**Data section:**
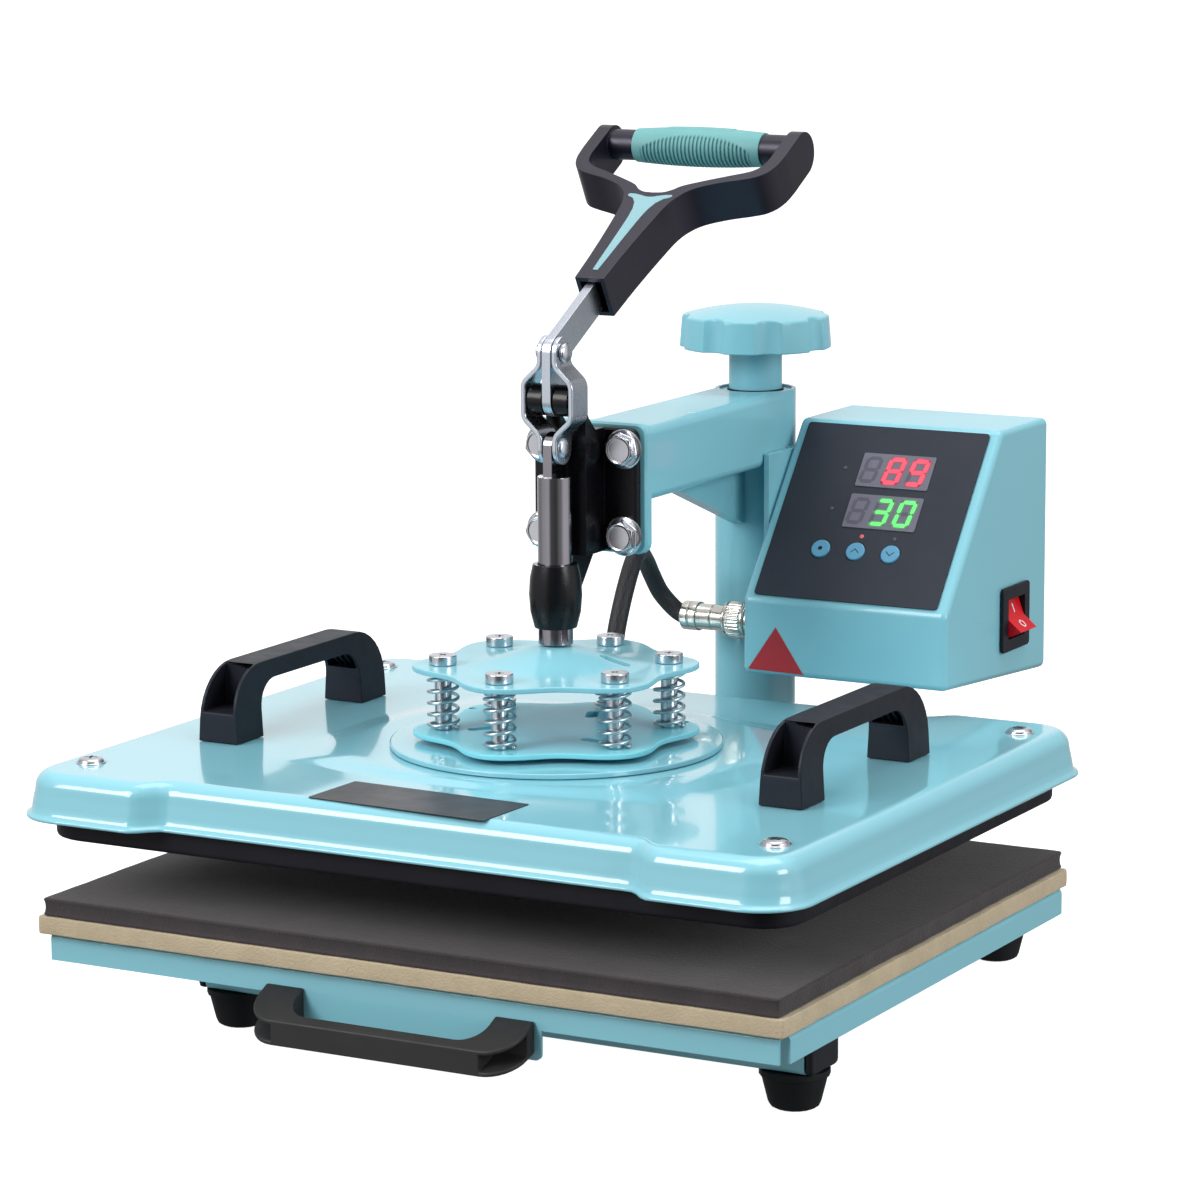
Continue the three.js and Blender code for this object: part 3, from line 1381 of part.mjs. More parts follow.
function switchBezel() {
  const [y, z] = rockerCentre();
  const face = boxLeft + boxWidth + seat;
  const rimPlan = roundedRectangle(bezelWidth, bezelHeight, bezelThick, y, z);
  const rim = sideways(rimPlan, bezelThick, face, bezelThick / 4, 2);
  const [halfY, halfZ] = [bezelWidth / 2 - bezelRim - slip, bezelHeight / 2 - bezelRim - slip];
  const [inside, outside] = [face - boxWall - rockerDeep, face + bezelThick];
  const sleeve = block(inside, outside - bezelThick / 2, y - halfY, y + halfY, z - halfZ, z + halfZ);
  const [innerY, innerZ] = [halfY - bezelWall, halfZ - bezelWall];
  const hole = block(inside - overrun, outside + overrun, y - innerY, y + innerY, z - innerZ, z + innerZ);
  const reach = innerY + trunnionReach + weldGap;
  const trunnions = barY(rockerTrunnion + slip, y - reach, y + reach, face, z, 12);
  return cut(join(rim, sleeve), hole, trunnions);
}

// The rocker seen from the side, at the on position: upper half in, lower half out
function switchRocker() {
  const [y, z] = rockerCentre();
  const face = boxLeft + boxWidth + seat;
  const high = bezelHeight / 2 - bezelRim - bezelWall - 2 * slip;
  const half = bezelWidth / 2 - bezelRim - bezelWall - 2 * slip;
  const shape = outline([
    [face - rockerFlat, z + high * 0.93], [face + rockerFlat, z],
    [face + rockerTip, z - high * 0.62], [face + rockerTip * 0.35, z - high * 0.9],
    [face - rockerDeep * 0.5, z - high * 0.8], [face - rockerDeep * 0.7, z + high * 0.5],
  ]);
  const reach = half + slip + trunnionReach;
  const trunnions = barY(rockerTrunnion, y - reach, y + reach, face, z, 12);
  return join(frontwards(shape, 2 * half, y + half, 0, 2), trunnions);
}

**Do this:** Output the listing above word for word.

**Output:**
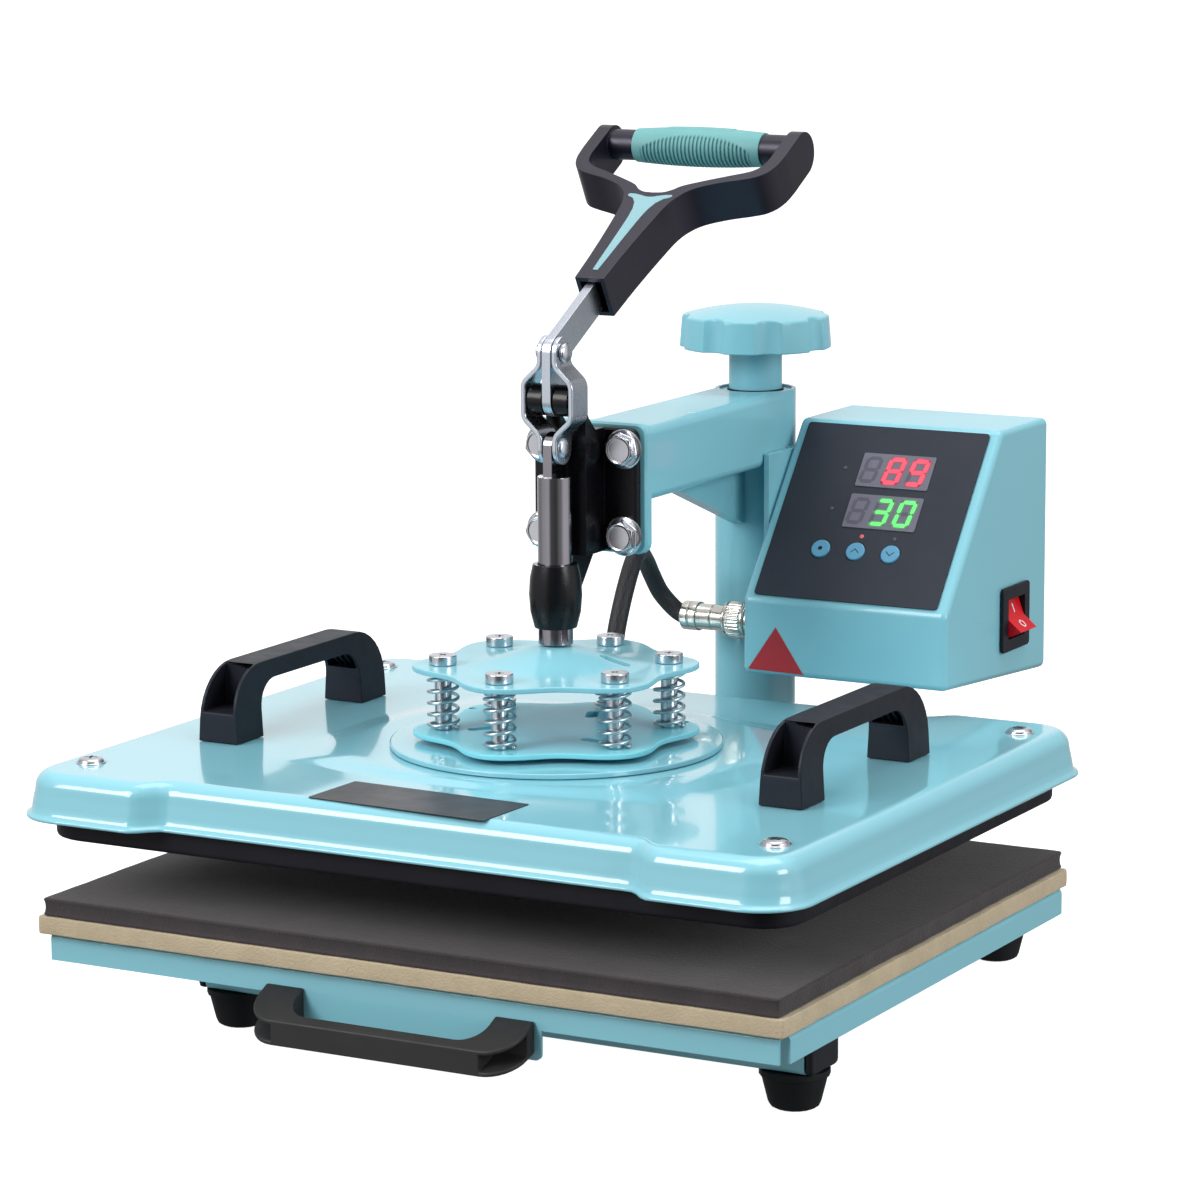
Continue the three.js and Blender code for this object: part 3, from line 1381 of part.mjs. More parts follow.
function switchBezel() {
  const [y, z] = rockerCentre();
  const face = boxLeft + boxWidth + seat;
  const rimPlan = roundedRectangle(bezelWidth, bezelHeight, bezelThick, y, z);
  const rim = sideways(rimPlan, bezelThick, face, bezelThick / 4, 2);
  const [halfY, halfZ] = [bezelWidth / 2 - bezelRim - slip, bezelHeight / 2 - bezelRim - slip];
  const [inside, outside] = [face - boxWall - rockerDeep, face + bezelThick];
  const sleeve = block(inside, outside - bezelThick / 2, y - halfY, y + halfY, z - halfZ, z + halfZ);
  const [innerY, innerZ] = [halfY - bezelWall, halfZ - bezelWall];
  const hole = block(inside - overrun, outside + overrun, y - innerY, y + innerY, z - innerZ, z + innerZ);
  const reach = innerY + trunnionReach + weldGap;
  const trunnions = barY(rockerTrunnion + slip, y - reach, y + reach, face, z, 12);
  return cut(join(rim, sleeve), hole, trunnions);
}

// The rocker seen from the side, at the on position: upper half in, lower half out
function switchRocker() {
  const [y, z] = rockerCentre();
  const face = boxLeft + boxWidth + seat;
  const high = bezelHeight / 2 - bezelRim - bezelWall - 2 * slip;
  const half = bezelWidth / 2 - bezelRim - bezelWall - 2 * slip;
  const shape = outline([
    [face - rockerFlat, z + high * 0.93], [face + rockerFlat, z],
    [face + rockerTip, z - high * 0.62], [face + rockerTip * 0.35, z - high * 0.9],
    [face - rockerDeep * 0.5, z - high * 0.8], [face - rockerDeep * 0.7, z + high * 0.5],
  ]);
  const reach = half + slip + trunnionReach;
  const trunnions = barY(rockerTrunnion, y - reach, y + reach, face, z, 12);
  return join(frontwards(shape, 2 * half, y + half, 0, 2), trunnions);
}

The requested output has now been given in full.